▶ **TASK STATEMENT**
Return only the lines between the line holding "# carrying handle" and the line holding "bpy.data.objects.remove(obj)", the two boundary lines included, exactly as they appear.

▶ **DATA TO USE**
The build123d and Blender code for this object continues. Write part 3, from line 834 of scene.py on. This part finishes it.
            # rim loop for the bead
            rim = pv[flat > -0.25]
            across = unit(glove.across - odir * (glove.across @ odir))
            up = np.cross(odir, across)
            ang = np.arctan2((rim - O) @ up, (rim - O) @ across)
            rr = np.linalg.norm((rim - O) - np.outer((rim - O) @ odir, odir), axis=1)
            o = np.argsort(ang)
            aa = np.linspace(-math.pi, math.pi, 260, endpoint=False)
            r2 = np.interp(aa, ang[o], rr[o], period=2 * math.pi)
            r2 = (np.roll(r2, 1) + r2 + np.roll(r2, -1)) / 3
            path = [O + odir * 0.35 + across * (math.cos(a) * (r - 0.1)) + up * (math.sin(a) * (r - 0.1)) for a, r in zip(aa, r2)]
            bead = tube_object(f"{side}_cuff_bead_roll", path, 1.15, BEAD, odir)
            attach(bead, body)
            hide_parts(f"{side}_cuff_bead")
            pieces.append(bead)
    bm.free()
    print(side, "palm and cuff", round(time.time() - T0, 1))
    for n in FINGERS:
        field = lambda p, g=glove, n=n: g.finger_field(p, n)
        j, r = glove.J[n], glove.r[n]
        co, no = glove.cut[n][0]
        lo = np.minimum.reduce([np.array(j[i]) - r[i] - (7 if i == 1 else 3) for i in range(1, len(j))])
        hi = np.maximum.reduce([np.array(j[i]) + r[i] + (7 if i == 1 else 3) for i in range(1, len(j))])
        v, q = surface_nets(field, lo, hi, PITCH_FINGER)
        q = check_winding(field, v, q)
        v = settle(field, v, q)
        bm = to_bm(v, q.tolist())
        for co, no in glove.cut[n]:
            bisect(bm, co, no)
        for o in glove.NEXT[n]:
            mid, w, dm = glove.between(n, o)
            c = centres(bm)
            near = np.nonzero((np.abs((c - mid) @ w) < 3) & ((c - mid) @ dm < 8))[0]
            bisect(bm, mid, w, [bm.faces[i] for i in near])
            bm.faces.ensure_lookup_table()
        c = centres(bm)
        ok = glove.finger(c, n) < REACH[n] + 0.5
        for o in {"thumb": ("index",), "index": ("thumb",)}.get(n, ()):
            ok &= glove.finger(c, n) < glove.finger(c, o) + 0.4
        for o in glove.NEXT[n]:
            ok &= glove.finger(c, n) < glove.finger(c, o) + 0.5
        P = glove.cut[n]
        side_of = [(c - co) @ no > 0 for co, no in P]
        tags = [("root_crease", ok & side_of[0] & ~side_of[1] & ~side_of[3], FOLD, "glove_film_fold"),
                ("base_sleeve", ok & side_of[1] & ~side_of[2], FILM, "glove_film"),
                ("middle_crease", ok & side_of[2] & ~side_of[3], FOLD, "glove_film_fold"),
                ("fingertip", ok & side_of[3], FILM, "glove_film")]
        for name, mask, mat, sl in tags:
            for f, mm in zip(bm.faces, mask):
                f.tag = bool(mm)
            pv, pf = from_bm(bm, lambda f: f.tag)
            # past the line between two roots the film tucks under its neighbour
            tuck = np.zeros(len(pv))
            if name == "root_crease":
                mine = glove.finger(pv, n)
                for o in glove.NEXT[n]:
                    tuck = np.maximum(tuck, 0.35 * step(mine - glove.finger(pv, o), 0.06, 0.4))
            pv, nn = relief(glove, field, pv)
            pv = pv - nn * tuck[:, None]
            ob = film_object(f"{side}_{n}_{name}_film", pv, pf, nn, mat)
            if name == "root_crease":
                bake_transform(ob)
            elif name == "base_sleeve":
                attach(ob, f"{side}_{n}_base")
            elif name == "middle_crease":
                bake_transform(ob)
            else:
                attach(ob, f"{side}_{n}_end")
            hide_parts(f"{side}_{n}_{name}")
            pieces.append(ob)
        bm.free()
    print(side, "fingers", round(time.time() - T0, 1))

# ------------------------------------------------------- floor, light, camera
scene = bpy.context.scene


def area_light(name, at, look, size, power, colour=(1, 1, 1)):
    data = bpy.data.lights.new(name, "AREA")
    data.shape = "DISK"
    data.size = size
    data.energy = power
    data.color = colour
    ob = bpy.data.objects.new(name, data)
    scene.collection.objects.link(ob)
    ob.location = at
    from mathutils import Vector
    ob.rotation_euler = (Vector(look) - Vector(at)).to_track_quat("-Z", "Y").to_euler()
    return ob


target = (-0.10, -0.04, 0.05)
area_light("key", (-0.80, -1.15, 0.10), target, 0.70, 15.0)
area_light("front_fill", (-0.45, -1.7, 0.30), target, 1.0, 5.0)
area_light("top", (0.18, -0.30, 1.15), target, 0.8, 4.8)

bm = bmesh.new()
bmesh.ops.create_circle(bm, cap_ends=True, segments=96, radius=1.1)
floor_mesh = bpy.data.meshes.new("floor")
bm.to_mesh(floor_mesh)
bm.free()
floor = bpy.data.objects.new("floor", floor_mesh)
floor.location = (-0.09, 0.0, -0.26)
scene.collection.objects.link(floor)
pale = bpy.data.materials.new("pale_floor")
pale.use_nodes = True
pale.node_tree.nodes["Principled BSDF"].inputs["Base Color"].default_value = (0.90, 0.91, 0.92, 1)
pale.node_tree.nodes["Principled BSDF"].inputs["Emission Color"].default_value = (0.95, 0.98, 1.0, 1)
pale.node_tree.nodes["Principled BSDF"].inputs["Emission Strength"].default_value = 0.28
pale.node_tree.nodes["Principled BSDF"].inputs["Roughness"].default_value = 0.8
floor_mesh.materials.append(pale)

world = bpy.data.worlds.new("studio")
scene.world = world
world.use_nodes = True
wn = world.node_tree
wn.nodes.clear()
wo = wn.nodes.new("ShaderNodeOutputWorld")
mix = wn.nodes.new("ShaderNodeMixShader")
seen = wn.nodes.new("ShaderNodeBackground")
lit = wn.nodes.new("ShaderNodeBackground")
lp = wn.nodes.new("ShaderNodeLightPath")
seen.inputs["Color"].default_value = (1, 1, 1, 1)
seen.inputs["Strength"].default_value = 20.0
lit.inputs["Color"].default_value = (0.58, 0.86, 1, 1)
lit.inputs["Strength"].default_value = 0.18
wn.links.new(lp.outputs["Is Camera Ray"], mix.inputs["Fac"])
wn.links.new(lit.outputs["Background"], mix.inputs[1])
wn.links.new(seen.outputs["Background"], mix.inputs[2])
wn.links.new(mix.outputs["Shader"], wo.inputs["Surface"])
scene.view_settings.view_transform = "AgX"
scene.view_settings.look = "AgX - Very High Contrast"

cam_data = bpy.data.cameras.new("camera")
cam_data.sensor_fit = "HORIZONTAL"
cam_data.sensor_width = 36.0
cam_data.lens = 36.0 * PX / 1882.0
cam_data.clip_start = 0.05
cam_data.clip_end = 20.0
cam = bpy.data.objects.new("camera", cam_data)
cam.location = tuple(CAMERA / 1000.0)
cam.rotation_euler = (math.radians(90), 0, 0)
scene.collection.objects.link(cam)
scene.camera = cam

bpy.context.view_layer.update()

* * *

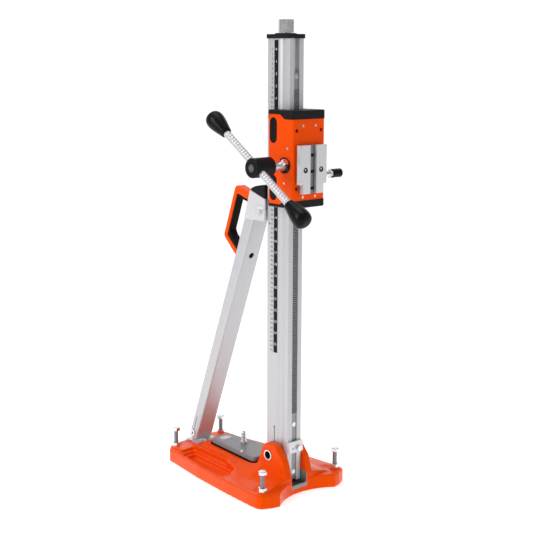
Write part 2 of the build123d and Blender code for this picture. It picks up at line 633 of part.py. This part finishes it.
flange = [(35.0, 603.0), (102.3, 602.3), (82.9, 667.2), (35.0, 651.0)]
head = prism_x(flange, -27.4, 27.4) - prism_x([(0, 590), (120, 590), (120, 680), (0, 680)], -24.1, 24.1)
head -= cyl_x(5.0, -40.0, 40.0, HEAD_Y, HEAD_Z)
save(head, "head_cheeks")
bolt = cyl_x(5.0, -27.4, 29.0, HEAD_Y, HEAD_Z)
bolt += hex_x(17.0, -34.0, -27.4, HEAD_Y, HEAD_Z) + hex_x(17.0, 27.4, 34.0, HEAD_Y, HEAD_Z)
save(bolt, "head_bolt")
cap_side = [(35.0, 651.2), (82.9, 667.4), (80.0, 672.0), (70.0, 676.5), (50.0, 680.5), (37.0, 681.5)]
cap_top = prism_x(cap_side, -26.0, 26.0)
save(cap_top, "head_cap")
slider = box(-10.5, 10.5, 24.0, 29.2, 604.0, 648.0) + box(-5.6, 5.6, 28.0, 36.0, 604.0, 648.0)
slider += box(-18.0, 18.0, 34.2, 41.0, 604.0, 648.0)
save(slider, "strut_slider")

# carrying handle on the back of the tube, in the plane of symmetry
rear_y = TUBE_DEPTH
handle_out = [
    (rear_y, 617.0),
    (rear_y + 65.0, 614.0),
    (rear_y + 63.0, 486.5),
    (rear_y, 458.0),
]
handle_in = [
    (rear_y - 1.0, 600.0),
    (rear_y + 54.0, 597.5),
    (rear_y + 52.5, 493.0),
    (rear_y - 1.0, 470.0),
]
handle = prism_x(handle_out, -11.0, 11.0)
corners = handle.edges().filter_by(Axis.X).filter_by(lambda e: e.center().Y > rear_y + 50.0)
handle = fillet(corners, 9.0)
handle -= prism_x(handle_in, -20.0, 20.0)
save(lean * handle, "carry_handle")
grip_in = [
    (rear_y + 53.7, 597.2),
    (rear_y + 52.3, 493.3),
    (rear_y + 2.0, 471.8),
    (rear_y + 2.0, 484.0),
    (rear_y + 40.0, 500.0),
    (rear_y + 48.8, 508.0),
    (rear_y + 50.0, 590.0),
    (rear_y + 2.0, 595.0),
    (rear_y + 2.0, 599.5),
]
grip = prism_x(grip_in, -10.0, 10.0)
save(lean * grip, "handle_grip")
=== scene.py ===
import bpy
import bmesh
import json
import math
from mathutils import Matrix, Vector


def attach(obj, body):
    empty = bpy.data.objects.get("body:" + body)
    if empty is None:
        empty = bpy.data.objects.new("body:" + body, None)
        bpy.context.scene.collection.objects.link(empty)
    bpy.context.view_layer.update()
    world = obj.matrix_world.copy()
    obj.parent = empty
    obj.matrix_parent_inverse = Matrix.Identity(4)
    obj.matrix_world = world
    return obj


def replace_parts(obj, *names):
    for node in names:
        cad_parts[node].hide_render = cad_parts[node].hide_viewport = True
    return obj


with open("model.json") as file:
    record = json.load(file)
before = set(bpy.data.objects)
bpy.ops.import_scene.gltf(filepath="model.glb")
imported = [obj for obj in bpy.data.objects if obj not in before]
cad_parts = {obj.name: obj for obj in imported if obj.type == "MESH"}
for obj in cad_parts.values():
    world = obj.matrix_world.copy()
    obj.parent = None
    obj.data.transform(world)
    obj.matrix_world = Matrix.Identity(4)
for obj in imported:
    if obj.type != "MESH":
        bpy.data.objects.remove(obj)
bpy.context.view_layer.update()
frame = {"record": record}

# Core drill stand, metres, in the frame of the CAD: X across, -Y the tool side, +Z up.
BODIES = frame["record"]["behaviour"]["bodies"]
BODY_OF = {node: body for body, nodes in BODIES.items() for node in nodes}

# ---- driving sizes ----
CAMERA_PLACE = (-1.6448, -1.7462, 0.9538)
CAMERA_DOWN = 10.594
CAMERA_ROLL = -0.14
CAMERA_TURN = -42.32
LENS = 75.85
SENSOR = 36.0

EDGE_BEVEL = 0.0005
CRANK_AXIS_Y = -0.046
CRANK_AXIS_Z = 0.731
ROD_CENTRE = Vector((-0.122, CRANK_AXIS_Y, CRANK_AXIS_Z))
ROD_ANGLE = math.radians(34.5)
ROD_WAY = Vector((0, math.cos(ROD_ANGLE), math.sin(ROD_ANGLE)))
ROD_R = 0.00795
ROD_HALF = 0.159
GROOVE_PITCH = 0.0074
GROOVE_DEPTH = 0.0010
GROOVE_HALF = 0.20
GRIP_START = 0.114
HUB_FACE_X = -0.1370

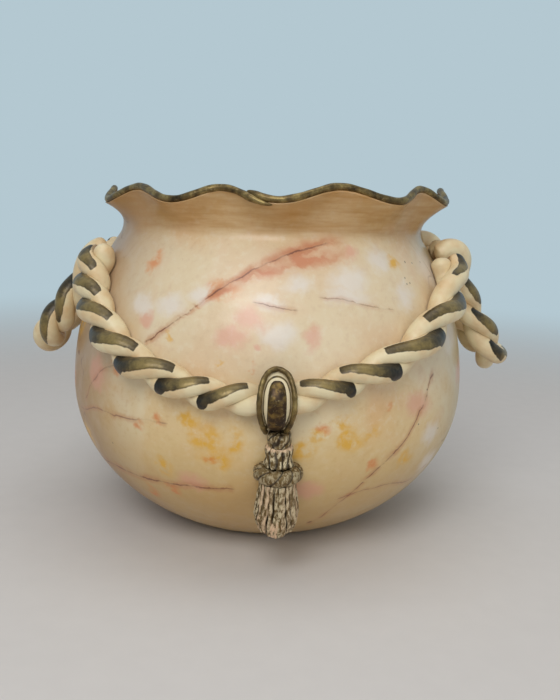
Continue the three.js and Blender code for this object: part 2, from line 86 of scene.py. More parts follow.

▶ **EXPECTED ANSWER**
# carrying handle on the back of the tube, in the plane of symmetry
rear_y = TUBE_DEPTH
handle_out = [
    (rear_y, 617.0),
    (rear_y + 65.0, 614.0),
    (rear_y + 63.0, 486.5),
    (rear_y, 458.0),
]
handle_in = [
    (rear_y - 1.0, 600.0),
    (rear_y + 54.0, 597.5),
    (rear_y + 52.5, 493.0),
    (rear_y - 1.0, 470.0),
]
handle = prism_x(handle_out, -11.0, 11.0)
corners = handle.edges().filter_by(Axis.X).filter_by(lambda e: e.center().Y > rear_y + 50.0)
handle = fillet(corners, 9.0)
handle -= prism_x(handle_in, -20.0, 20.0)
save(lean * handle, "carry_handle")
grip_in = [
    (rear_y + 53.7, 597.2),
    (rear_y + 52.3, 493.3),
    (rear_y + 2.0, 471.8),
    (rear_y + 2.0, 484.0),
    (rear_y + 40.0, 500.0),
    (rear_y + 48.8, 508.0),
    (rear_y + 50.0, 590.0),
    (rear_y + 2.0, 595.0),
    (rear_y + 2.0, 599.5),
]
grip = prism_x(grip_in, -10.0, 10.0)
save(lean * grip, "handle_grip")
=== scene.py ===
import bpy
import bmesh
import json
import math
from mathutils import Matrix, Vector


def attach(obj, body):
    empty = bpy.data.objects.get("body:" + body)
    if empty is None:
        empty = bpy.data.objects.new("body:" + body, None)
        bpy.context.scene.collection.objects.link(empty)
    bpy.context.view_layer.update()
    world = obj.matrix_world.copy()
    obj.parent = empty
    obj.matrix_parent_inverse = Matrix.Identity(4)
    obj.matrix_world = world
    return obj


def replace_parts(obj, *names):
    for node in names:
        cad_parts[node].hide_render = cad_parts[node].hide_viewport = True
    return obj


with open("model.json") as file:
    record = json.load(file)
before = set(bpy.data.objects)
bpy.ops.import_scene.gltf(filepath="model.glb")
imported = [obj for obj in bpy.data.objects if obj not in before]
cad_parts = {obj.name: obj for obj in imported if obj.type == "MESH"}
for obj in cad_parts.values():
    world = obj.matrix_world.copy()
    obj.parent = None
    obj.data.transform(world)
    obj.matrix_world = Matrix.Identity(4)
for obj in imported:
    if obj.type != "MESH":
        bpy.data.objects.remove(obj)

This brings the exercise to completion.